Acute decompensated heart failure (ADHF) is a condition which leads to sudden or gradual onset of heart failure signs and symptoms mostly witnessed by physicians working in the emergency ward. It is characterized by the excessive fluid overload often referred to as pulmonary edema, in the lung interstitium and alveolar spaces.
A study was conducted by Chang Liu et. al to assess the efficiency of the concomitant use of the hypertonic saline solution and IV furosemide for patients with fluid overload as compared to the use of IV furosemide alone.
The researchers selected a total of 2987 adult patients with fluid overload and divided them into two groups; one group was treated simultaneously with hypertonic saline solution and IV furosemide while the other group was treated with IV furosemide alone. Further randomized controlled trials were conducted on these two groups. Additionally, they collected extensive data related to mortality rates, length of hospital stay, inpatient weight loss, etc.
Participants who were treated by simultaneous use of the hypertonic saline solution and IV furosemide showed the following findings as compared to the ones who were treated with IV furosemide alone:
- Lower all-cause mortality (relative risk, 0.55; 95% CI, 0.46–0.67; p < 0.05; I2 = 12%).
- Reduced incidences of heart failure–related readmissions (relative risk, 0.50; 95% CI, 0.33–0.76; p < 0.05; I2 = 61%)
- Decreased hospital length of stay (mean difference, –3.28 d; 95% CI, –4.14 to –2.43; p < 0.05; I2 = 93%)
- Increased daily diuresis (mean difference, 583.87 mL; 95% CI, 504.92–662.81; p < 0.05; I2 = 76%)
- Decreased weight loss (mean difference, –1.76 kg; 95% CI, –2.52 to –1.00; p < 0.05; I2 = 57%)
- Improved serum sodium change (mean difference, 6.89 mEq/L; 95% CI, 4.98–8.79; p < 0.05; I2 = 95%)

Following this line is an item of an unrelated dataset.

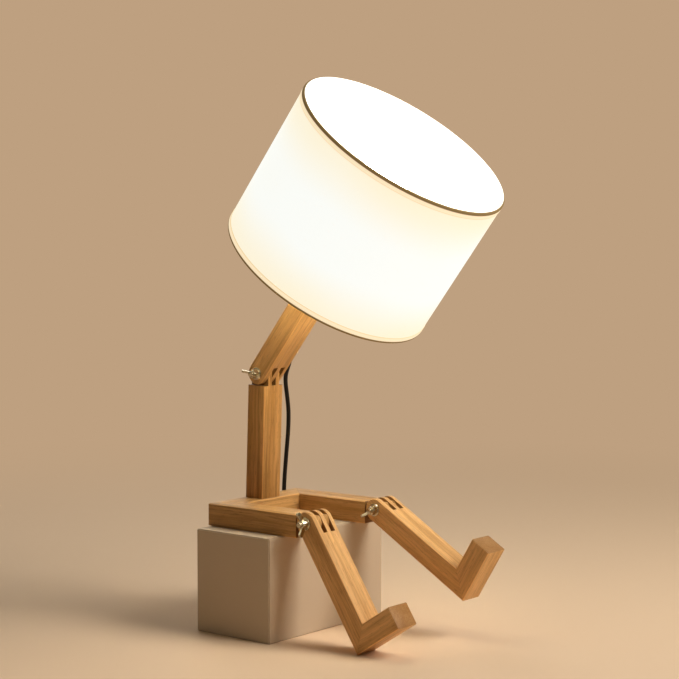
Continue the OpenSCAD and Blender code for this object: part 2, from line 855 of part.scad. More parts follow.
// A taper along +Z with ribs round it, moulded on the plug's body.
module strain_relief() {
    rib = relief_l / relief_ribs;
    groove = 0.6;
    taper = 2 / relief_l;
    foot_r = cord_r + 1;
    rotate_extrude() polygon(concat(
        [[0, 0]],
        [for (k = [0:relief_ribs - 1]) each [
            [foot_r + taper * rib * k, rib * k],
            [foot_r + taper * rib * k, rib * (k + 0.6)],
            [foot_r + taper * rib * k - groove, rib * (k + 0.7)],
            [foot_r + taper * rib * k - groove, rib * (k + 0.95)]
        ]],
        [[foot_r + 2, relief_l], [foot_r + 2, relief_l + 3], [0, relief_l + 3]]
    ));
}

module plug_pins() {
    color(brass) translate([plug_x + plug_l, plug_y, plug_z]) for (y = [-1, 1] * pin_pitch / 2)
        translate([0, y - pin_t / 2, -pin_w / 2]) rotate([-90, 0, 0]) mirror([0, 1, 0])
            linear_extrude(pin_t) polygon([
                [0, 0], [pin_l - 2, 0], [pin_l, 2], [pin_l, pin_w - 2], [pin_l - 2, pin_w], [0, pin_w]
            ]);
}

back_bar();
right_arm();
left_arm();
seat_dowels();
torso_post();
torso_screws();
neck_bar();
neck_bolt();
neck_washer();
neck_wing_nut();
cable_grommet();
neck_lead();
right_leg();
right_foot();
right_ankle_dowels();
right_knee_bolt();
right_knee_washer();
right_wing_nut();
left_leg();
left_foot();
left_ankle_dowels();
left_knee_bolt();
left_knee_washer();
left_wing_nut();
holder_nipple();
holder_cap();
holder_shell();
switch_block();
switch_knob();
socket_insert();
screw_shell();
centre_contact();
shade_clamp_ring();
bulb_cap();
bulb_glass();
shade_drum();
lower_binding();
upper_binding();
shade_top_ring();
shade_lower_ring();
shade_spokes();
shade_gallery();
cord_drop();
cord_coil();
cord_tail();
plug_body();
plug_pins();
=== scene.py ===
import json
from math import cos, pi, radians, sin, tau

import bmesh
import bpy
from mathutils import Euler, Matrix, Vector


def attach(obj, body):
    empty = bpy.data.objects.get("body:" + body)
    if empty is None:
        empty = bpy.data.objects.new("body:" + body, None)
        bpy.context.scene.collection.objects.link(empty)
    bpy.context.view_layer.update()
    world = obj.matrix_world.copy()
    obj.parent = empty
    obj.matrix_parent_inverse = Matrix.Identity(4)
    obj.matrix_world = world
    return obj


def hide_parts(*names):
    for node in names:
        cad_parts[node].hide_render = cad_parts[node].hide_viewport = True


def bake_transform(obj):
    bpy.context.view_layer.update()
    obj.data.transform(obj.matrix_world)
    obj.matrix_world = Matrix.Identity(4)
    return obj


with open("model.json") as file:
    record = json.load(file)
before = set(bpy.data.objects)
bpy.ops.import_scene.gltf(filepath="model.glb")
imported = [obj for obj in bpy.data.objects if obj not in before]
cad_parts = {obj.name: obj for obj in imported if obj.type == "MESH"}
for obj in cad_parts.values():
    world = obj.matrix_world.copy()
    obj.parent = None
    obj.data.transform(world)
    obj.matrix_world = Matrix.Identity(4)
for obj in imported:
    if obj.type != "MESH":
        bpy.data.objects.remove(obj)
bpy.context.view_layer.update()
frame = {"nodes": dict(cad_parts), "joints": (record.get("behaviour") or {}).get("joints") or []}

nodes = frame["nodes"]
joints = {joint["name"]: joint for joint in frame["joints"]}
MM = 0.001

# ---- Camera --------------------------------------------------------------------------------
# Stands at the figure's front right, level with the shade, and looks down slightly. The long
# lens keeps the bars' edges nearly parallel.

camera = bpy.data.objects.new("camera", bpy.data.cameras.new("camera"))
camera.data.sensor_width = 36
camera.data.lens = 90.52
camera.data.clip_end = 20
camera.location = (1.148389, -1.298320, 0.286092)
camera.rotation_euler = (radians(86.6), 0, radians(38.944))
bpy.context.collection.objects.link(camera)
bpy.context.scene.camera = camera
bpy.context.scene.view_settings.view_transform = "Standard"

# ---- Cord ----------------------------------------------------------------------------------
# Round black two-core flex, 4.4 mm thick. It leaves the neck's left face through a grommet,
# drops behind the seat and runs into a flat coil of two layers on the level of the heel.

cord_radius = 2.2 * MM
cord_route = [
    (15.679, 15, 166.048), (15.679, 16, 166.048), (15.4, 19.8, 165.4), (14.4, 23.1, 163.4),
    (13, 25.2, 160.5), (11.4, 26, 157), (9.3, 26.3, 152.5), (7.2, 26.8, 147.8),
    (5.2, 28, 142.4), (3.5, 30.2, 135.8), (2.2, 32.9, 128.6), (1, 35.8, 120),
    (-0.6, 39, 110), (-2.4, 41.4, 100), (-4.6, 43.4, 88), (-7.2, 45.2, 76), (-10, 46.8, 63),
    (-12.8, 48.4, 49), (-15.2, 49.8, 36), (-16.8, 50.8, 24), (-17.4, 51.3, 10),
    (-17.6, 51.5, -10), (-17.6, 51.5, -32), (-17.6, 51.5, -54), (-17.6, 51.5, -74),
    (-18.4, 51.5, -82), (-21, 51.5, -89.4), (-25.4, 51.5, -95), (-31.4, 51.5, -98.6),
    (-38, 51.5, -99.6), (-46, 51.5, -99.6), (-55, 51.5, -99.6),
]
tail_route = [
    (-60, 122.3, -95.2), (-56, 122.3, -95), (-52, 122.3, -94.5), (-48, 122.3, -94.3),
    (-42, 122.3, -94.3),
]
coil_centre = Vector((-64, 86.9, 0)) * MM
coil_outer = 35.4 * MM
coil_turns = 8.5
coil_low, coil_high = -99.6 * MM, -95.2 * MM
cord_pitch = 4.4 * MM
climb_turns = 0.5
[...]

- Higher 24-hour urine sodium excretion (mean difference, 61.10 mEq; 95% CI, 51.47–70.73; p < 0.05; I2 = 95%)
- Decreased serum creatinine (mean difference, –0.46 mg/dL; 95% CI, –0.51 to –0.41; p < 0.05; I2 = 89%)
The certainty of all the findings ranged from low to moderate.
The authors concluded that the treatment with concomitant use of the hypertonic saline solution and IV furosemide had superior outcomes in all the observed outcomes in the selected patients with acute decompensated heart failure patients with fluid overload.
A study titled, "Simultaneous Use of Hypertonic Saline and IV Furosemide for Fluid Overload A Systematic Review and Meta-Analysis" by Chang Liu et. al published in the Critical Care Medicine journal.